Abbas greets newly released Palestinian prisoners: You are freedom fighters
Arrivals of the prisoners set off ecstatic celebrations in Palestinian territories, where large crowds and dignitaries greet them.
The Gaza Strip and West Bank gave a jubilant welcome on Tuesday to hundreds of Palestinians freed from Israeli prisons in exchange for the release of Gilad Shalit, the Israeli soldier held for five years by the enclave's Islamist rulers, Hamas.
Fire-crackers, klaxons and cheering carloads of flag-waving young men raised the noise level steadily in Gaza city as thousands converged on a central square for a mass rally with speeches scheduled by Hamas leaders and well-known militants just liberated in the swap mediated by Egypt.
In Ramallah, thousands packed into the headquarters of the Palestinian presidency to greet prisoners released into the West Bank. President Mahmoud Abbas and Hassan Youssef, a senior member of the Hamas group, both delivered speeches in a rare show of national unity.
"We thank God for your return and your safety," Abbas said, greeting the prisoners. "You are freedom fighters and holy warriors for the sake of God and the homeland." He also said that Israel had promised him to free more prisoners following the two-stage swap. It was the first mention of such a release.
"We hope soon to see [Marwan] Barghouti and [Ahmed] Saadat, as well as every prisoner freed," Abbas told the thousands of cheering supporters and relatives, referring to two high-profile prisoners who Israel had refused to release.
Yousef said the deal "gives the Palestinians hope that more prisoners can be released."
Gaza declared a national holiday and schools were closed.
The road from the Egyptian border with Egypt was turned into a military zone and sealed off. Dozens of masked, heavily-armed men of the Izz el-Deen Al-Qassam militia waited in convoy to escort buses carrying the freed men north to Gaza city.
"I think the deal represents something great for the Palestinian people. Those who are still in jail are happy for those who have been released." said Hamas deputy leader in exile, Moussa Abu Marzouk, who greeted prisoners arriving in Egypt from Israel.
Patriotic songs blared from loudspeakers as prisoners arrived to a heroes' welcome at the Rafah crossing. Some kissed the soil as they arrived. Some were carried on the shoulders of happy relatives. Women ululated and men chanted Allahu akbar [God is greatest].
Hamas leader in Gaza, Ismail Haniyeh, joined scores of officials to greet freed prisoners coming in from Egypt, along with hundreds of family members impatient for the big reunion.
Haniyeh kissed their foreheads, paying special respect to Yehya Al-Sinwar, a top Hamas security strategist who spent 23 years in jail, and his deputy Rawhi Mushtaha who was also serving a life sentence.
"Thank you to the forces of the resistance for returning us as liberated heroes," said one prisoner.

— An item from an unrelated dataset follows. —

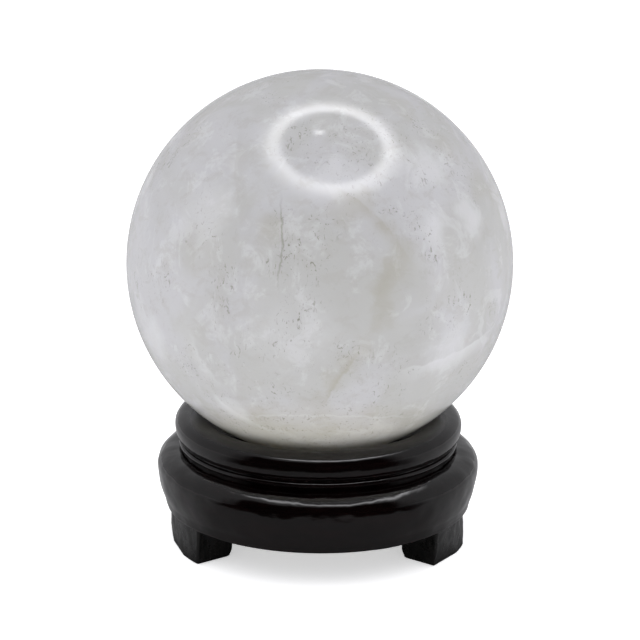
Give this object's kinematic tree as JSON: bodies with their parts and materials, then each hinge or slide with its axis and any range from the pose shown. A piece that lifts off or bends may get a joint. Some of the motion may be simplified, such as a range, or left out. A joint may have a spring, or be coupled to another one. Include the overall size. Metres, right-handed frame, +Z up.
{
  "type": "crystal ball on stand",
  "caption": "Polished clouded rock-crystal ball resting in the bevelled seat of a low, round, black-lacquered wooden stand with carved feet; the ball lifts off.",
  "frame": {"origin": "on the stand's turning axis, in the plane that the feet stand on", "axes": "+Z up along the turning axis; -Y is the front, looking into the wide arch between the two front feet; +X to the right"},
  "size_m": [0.1, 0.1, 0.1246],
  "materials": {
    "clouded_quartz": "polished, cloudy inside",
    "black_lacquered_wood": "high-gloss black-brown lacquer",
    "carved_dark_wood": "knife-carved, thinly lacquered",
    "pale_dowel_wood": "bare"
  },
  "bodies": {
    "stand": {"stand_collar": "black_lacquered_wood", "stand_base_ring": "black_lacquered_wood", "foot_front_left": "carved_dark_wood", "foot_front_right": "carved_dark_wood", "foot_back": "carved_dark_wood", "foot_dowels": "pale_dowel_wood"},
    "ball": {"crystal_ball": "clouded_quartz"}
  },
  "joints": [
    {"name": "ball_lift", "type": "slide", "parent": "stand", "child": "ball", "axis": [0, 0, 1], "range_m": [0, 0.02]}
  ]
}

In the West Bank, hundreds of Palestinians waving flags of Palestinian parties including Hamas and the Fatah movement led by Abbas were gathered over the course of the morning at the crossing where they expected Israel to set the prisoners free, dancing, singing and playing national songs all morning.
But violence erupted when the Israelis announced over loud speakers that the prisoners had been taken by an alternative route. Frustrated youths hurled rocks and Israeli security forces responded with tear gas.
In Gaza, a densely-packed sprawl of low-rise concrete on the Mediterranean coast in sight of Israel, thousands gathered for a mass rally around a stage backed by a mural bearing portraits of top militants who were not released, with the words: "We will not forget you."
The web of electricity cables slung over Gaza's main streets was decorated with the green flags of Hamas. The streets were full of men in pick-ups, convertibles and rickshaw trucks waving the brightly-colored banners of Gaza's militant factions.
A wall painting lampooned Israeli Prime Minister Benjamin Netanyahu, depicting him with his face ground into the dirt by the boot of a gunman, signing a paper with words "swap deal".
Hamas, whose gunmen seized Shalit in a cross-border raid in 2006, has declared the prisoner exchange a victory over Israel and a vindication of its policy of armed resistance over the peace-seeking policy of Abbas.
Israel is setting free 1,027 Palestinians in return for the liberty of Shalit. Some have spent 30 years behind bars for violent attacks against Israel and its occupation of land taken in the 1967 Six-Day War.
More than 100 of the 477 prisoners released in the first phase of the exchange were taken to the West Bank. The rest were brought to Gaza, apart from 41 who were due to fly out from Cairo to exile in Turkey, Syria or Qatar.
Hamas and other Gaza militant groups have vowed to seize more Israeli hostages for exchange until all 5,000 Palestinians still in Israeli prisons are released.
"The rest of the prisoners must be released because if they are not released in a normal way they will be released in other ways," said Hamas deputy leader Abu Marzouk.